=== REQUIRED TASK ===
Quote the full listing word for word.

## START

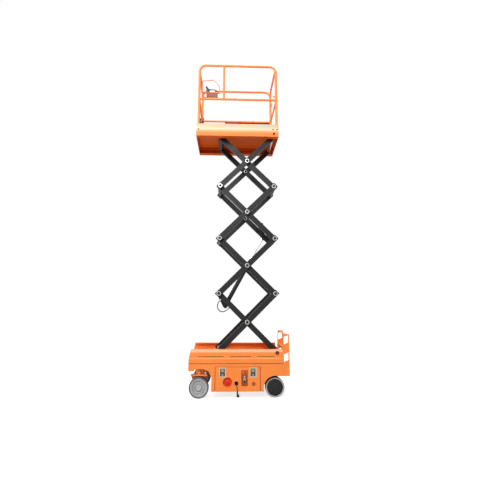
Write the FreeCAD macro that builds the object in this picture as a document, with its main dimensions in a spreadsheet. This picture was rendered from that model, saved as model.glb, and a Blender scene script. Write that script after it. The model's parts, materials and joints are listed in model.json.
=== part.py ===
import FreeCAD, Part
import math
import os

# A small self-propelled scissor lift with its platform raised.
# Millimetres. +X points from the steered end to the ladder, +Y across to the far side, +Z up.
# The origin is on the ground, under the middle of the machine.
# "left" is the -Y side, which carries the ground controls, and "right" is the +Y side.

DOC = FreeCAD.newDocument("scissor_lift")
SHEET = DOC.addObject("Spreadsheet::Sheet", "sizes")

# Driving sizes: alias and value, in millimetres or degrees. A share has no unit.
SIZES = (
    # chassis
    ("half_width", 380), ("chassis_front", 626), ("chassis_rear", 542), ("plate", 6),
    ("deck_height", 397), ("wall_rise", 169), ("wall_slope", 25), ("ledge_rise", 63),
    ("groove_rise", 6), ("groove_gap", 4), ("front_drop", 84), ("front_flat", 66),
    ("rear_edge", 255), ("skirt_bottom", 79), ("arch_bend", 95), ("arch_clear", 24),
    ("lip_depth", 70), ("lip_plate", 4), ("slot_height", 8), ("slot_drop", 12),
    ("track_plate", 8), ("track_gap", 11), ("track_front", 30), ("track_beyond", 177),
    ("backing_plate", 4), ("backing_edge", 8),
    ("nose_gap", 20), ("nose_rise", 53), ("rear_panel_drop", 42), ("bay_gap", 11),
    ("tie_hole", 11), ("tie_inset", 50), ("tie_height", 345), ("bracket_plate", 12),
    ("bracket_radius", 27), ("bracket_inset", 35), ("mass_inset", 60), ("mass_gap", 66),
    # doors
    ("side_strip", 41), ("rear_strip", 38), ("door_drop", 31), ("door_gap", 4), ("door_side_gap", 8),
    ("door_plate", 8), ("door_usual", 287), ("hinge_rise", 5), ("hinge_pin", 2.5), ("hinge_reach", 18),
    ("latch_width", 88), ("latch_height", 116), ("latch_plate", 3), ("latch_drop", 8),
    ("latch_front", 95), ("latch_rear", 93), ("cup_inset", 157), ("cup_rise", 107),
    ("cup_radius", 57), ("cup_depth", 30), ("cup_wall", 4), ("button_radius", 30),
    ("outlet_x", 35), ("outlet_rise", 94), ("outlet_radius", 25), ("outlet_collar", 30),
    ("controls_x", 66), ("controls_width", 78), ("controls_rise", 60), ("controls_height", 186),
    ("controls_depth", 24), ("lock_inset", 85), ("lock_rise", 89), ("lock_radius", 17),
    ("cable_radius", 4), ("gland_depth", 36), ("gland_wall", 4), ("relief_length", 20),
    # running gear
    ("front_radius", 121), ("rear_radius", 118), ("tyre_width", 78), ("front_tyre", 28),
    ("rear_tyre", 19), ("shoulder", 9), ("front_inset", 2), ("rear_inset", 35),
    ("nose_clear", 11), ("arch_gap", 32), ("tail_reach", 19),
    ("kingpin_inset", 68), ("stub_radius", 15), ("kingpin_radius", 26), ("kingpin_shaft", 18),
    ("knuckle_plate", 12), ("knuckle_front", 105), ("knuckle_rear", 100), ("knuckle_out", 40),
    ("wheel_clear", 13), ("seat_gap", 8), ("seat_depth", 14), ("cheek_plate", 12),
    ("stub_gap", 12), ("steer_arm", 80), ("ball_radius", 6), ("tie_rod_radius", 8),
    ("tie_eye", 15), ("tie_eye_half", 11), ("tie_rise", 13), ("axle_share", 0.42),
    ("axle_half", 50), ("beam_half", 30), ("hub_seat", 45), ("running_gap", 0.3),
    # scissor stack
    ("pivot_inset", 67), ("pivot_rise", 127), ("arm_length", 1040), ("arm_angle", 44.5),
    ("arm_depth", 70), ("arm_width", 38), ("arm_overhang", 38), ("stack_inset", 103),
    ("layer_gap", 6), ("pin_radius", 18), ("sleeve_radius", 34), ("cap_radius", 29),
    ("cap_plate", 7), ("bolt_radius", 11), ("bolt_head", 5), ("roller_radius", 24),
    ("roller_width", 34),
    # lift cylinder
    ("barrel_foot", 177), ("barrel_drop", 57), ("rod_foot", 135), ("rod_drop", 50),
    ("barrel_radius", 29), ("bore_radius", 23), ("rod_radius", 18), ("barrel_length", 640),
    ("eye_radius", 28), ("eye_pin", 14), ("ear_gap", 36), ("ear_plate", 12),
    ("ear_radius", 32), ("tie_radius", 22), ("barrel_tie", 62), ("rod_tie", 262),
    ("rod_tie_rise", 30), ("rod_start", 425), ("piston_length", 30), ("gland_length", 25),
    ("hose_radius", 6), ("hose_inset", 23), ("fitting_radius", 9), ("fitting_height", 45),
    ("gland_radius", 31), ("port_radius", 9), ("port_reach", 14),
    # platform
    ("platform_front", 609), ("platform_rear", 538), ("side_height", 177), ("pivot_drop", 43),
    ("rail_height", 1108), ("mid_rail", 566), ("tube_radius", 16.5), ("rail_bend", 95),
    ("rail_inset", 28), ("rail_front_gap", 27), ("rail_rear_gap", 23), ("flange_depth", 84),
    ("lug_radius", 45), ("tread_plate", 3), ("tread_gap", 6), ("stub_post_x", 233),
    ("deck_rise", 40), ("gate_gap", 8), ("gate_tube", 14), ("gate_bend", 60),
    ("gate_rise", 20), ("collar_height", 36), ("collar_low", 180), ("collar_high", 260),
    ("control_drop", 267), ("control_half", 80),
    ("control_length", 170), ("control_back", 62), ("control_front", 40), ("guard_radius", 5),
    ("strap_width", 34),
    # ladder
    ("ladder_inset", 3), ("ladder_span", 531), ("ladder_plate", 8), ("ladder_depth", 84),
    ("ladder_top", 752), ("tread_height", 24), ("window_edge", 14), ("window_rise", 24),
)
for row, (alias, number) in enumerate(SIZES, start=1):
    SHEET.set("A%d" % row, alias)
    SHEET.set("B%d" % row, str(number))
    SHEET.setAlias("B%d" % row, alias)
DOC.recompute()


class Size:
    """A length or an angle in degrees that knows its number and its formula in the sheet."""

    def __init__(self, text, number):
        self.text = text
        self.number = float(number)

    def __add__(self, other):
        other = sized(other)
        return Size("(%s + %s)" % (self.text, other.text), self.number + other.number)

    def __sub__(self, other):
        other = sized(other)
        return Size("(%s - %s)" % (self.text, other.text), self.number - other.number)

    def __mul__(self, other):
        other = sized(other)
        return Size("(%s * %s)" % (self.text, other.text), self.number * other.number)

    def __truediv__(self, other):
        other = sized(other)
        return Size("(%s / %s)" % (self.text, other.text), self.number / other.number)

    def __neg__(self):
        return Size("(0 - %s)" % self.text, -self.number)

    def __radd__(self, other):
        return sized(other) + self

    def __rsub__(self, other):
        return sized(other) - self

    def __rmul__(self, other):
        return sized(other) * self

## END

=== SOLUTION ===
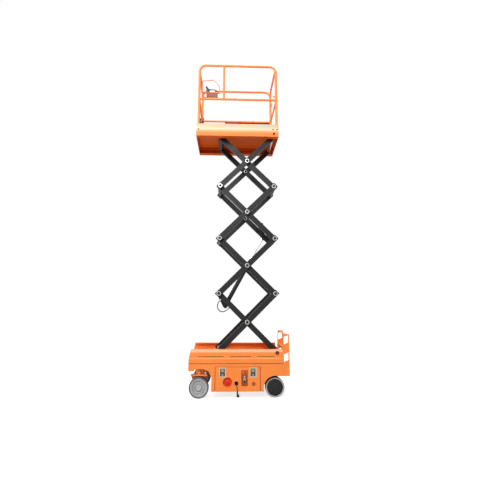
Write the FreeCAD macro that builds the object in this picture as a document, with its main dimensions in a spreadsheet. This picture was rendered from that model, saved as model.glb, and a Blender scene script. Write that script after it. The model's parts, materials and joints are listed in model.json.
=== part.py ===
import FreeCAD, Part
import math
import os

# A small self-propelled scissor lift with its platform raised.
# Millimetres. +X points from the steered end to the ladder, +Y across to the far side, +Z up.
# The origin is on the ground, under the middle of the machine.
# "left" is the -Y side, which carries the ground controls, and "right" is the +Y side.

DOC = FreeCAD.newDocument("scissor_lift")
SHEET = DOC.addObject("Spreadsheet::Sheet", "sizes")

# Driving sizes: alias and value, in millimetres or degrees. A share has no unit.
SIZES = (
    # chassis
    ("half_width", 380), ("chassis_front", 626), ("chassis_rear", 542), ("plate", 6),
    ("deck_height", 397), ("wall_rise", 169), ("wall_slope", 25), ("ledge_rise", 63),
    ("groove_rise", 6), ("groove_gap", 4), ("front_drop", 84), ("front_flat", 66),
    ("rear_edge", 255), ("skirt_bottom", 79), ("arch_bend", 95), ("arch_clear", 24),
    ("lip_depth", 70), ("lip_plate", 4), ("slot_height", 8), ("slot_drop", 12),
    ("track_plate", 8), ("track_gap", 11), ("track_front", 30), ("track_beyond", 177),
    ("backing_plate", 4), ("backing_edge", 8),
    ("nose_gap", 20), ("nose_rise", 53), ("rear_panel_drop", 42), ("bay_gap", 11),
    ("tie_hole", 11), ("tie_inset", 50), ("tie_height", 345), ("bracket_plate", 12),
    ("bracket_radius", 27), ("bracket_inset", 35), ("mass_inset", 60), ("mass_gap", 66),
    # doors
    ("side_strip", 41), ("rear_strip", 38), ("door_drop", 31), ("door_gap", 4), ("door_side_gap", 8),
    ("door_plate", 8), ("door_usual", 287), ("hinge_rise", 5), ("hinge_pin", 2.5), ("hinge_reach", 18),
    ("latch_width", 88), ("latch_height", 116), ("latch_plate", 3), ("latch_drop", 8),
    ("latch_front", 95), ("latch_rear", 93), ("cup_inset", 157), ("cup_rise", 107),
    ("cup_radius", 57), ("cup_depth", 30), ("cup_wall", 4), ("button_radius", 30),
    ("outlet_x", 35), ("outlet_rise", 94), ("outlet_radius", 25), ("outlet_collar", 30),
    ("controls_x", 66), ("controls_width", 78), ("controls_rise", 60), ("controls_height", 186),
    ("controls_depth", 24), ("lock_inset", 85), ("lock_rise", 89), ("lock_radius", 17),
    ("cable_radius", 4), ("gland_depth", 36), ("gland_wall", 4), ("relief_length", 20),
    # running gear
    ("front_radius", 121), ("rear_radius", 118), ("tyre_width", 78), ("front_tyre", 28),
    ("rear_tyre", 19), ("shoulder", 9), ("front_inset", 2), ("rear_inset", 35),
    ("nose_clear", 11), ("arch_gap", 32), ("tail_reach", 19),
    ("kingpin_inset", 68), ("stub_radius", 15), ("kingpin_radius", 26), ("kingpin_shaft", 18),
    ("knuckle_plate", 12), ("knuckle_front", 105), ("knuckle_rear", 100), ("knuckle_out", 40),
    ("wheel_clear", 13), ("seat_gap", 8), ("seat_depth", 14), ("cheek_plate", 12),
    ("stub_gap", 12), ("steer_arm", 80), ("ball_radius", 6), ("tie_rod_radius", 8),
    ("tie_eye", 15), ("tie_eye_half", 11), ("tie_rise", 13), ("axle_share", 0.42),
    ("axle_half", 50), ("beam_half", 30), ("hub_seat", 45), ("running_gap", 0.3),
    # scissor stack
    ("pivot_inset", 67), ("pivot_rise", 127), ("arm_length", 1040), ("arm_angle", 44.5),
    ("arm_depth", 70), ("arm_width", 38), ("arm_overhang", 38), ("stack_inset", 103),
    ("layer_gap", 6), ("pin_radius", 18), ("sleeve_radius", 34), ("cap_radius", 29),
    ("cap_plate", 7), ("bolt_radius", 11), ("bolt_head", 5), ("roller_radius", 24),
    ("roller_width", 34),
    # lift cylinder
    ("barrel_foot", 177), ("barrel_drop", 57), ("rod_foot", 135), ("rod_drop", 50),
    ("barrel_radius", 29), ("bore_radius", 23), ("rod_radius", 18), ("barrel_length", 640),
    ("eye_radius", 28), ("eye_pin", 14), ("ear_gap", 36), ("ear_plate", 12),
    ("ear_radius", 32), ("tie_radius", 22), ("barrel_tie", 62), ("rod_tie", 262),
    ("rod_tie_rise", 30), ("rod_start", 425), ("piston_length", 30), ("gland_length", 25),
    ("hose_radius", 6), ("hose_inset", 23), ("fitting_radius", 9), ("fitting_height", 45),
    ("gland_radius", 31), ("port_radius", 9), ("port_reach", 14),
    # platform
    ("platform_front", 609), ("platform_rear", 538), ("side_height", 177), ("pivot_drop", 43),
    ("rail_height", 1108), ("mid_rail", 566), ("tube_radius", 16.5), ("rail_bend", 95),
    ("rail_inset", 28), ("rail_front_gap", 27), ("rail_rear_gap", 23), ("flange_depth", 84),
    ("lug_radius", 45), ("tread_plate", 3), ("tread_gap", 6), ("stub_post_x", 233),
    ("deck_rise", 40), ("gate_gap", 8), ("gate_tube", 14), ("gate_bend", 60),
    ("gate_rise", 20), ("collar_height", 36), ("collar_low", 180), ("collar_high", 260),
    ("control_drop", 267), ("control_half", 80),
    ("control_length", 170), ("control_back", 62), ("control_front", 40), ("guard_radius", 5),
    ("strap_width", 34),
    # ladder
    ("ladder_inset", 3), ("ladder_span", 531), ("ladder_plate", 8), ("ladder_depth", 84),
    ("ladder_top", 752), ("tread_height", 24), ("window_edge", 14), ("window_rise", 24),
)
for row, (alias, number) in enumerate(SIZES, start=1):
    SHEET.set("A%d" % row, alias)
    SHEET.set("B%d" % row, str(number))
    SHEET.setAlias("B%d" % row, alias)
DOC.recompute()


class Size:
    """A length or an angle in degrees that knows its number and its formula in the sheet."""

    def __init__(self, text, number):
        self.text = text
        self.number = float(number)

    def __add__(self, other):
        other = sized(other)
        return Size("(%s + %s)" % (self.text, other.text), self.number + other.number)

    def __sub__(self, other):
        other = sized(other)
        return Size("(%s - %s)" % (self.text, other.text), self.number - other.number)

    def __mul__(self, other):
        other = sized(other)
        return Size("(%s * %s)" % (self.text, other.text), self.number * other.number)

    def __truediv__(self, other):
        other = sized(other)
        return Size("(%s / %s)" % (self.text, other.text), self.number / other.number)

    def __neg__(self):
        return Size("(0 - %s)" % self.text, -self.number)

    def __radd__(self, other):
        return sized(other) + self

    def __rsub__(self, other):
        return sized(other) - self

    def __rmul__(self, other):
        return sized(other) * self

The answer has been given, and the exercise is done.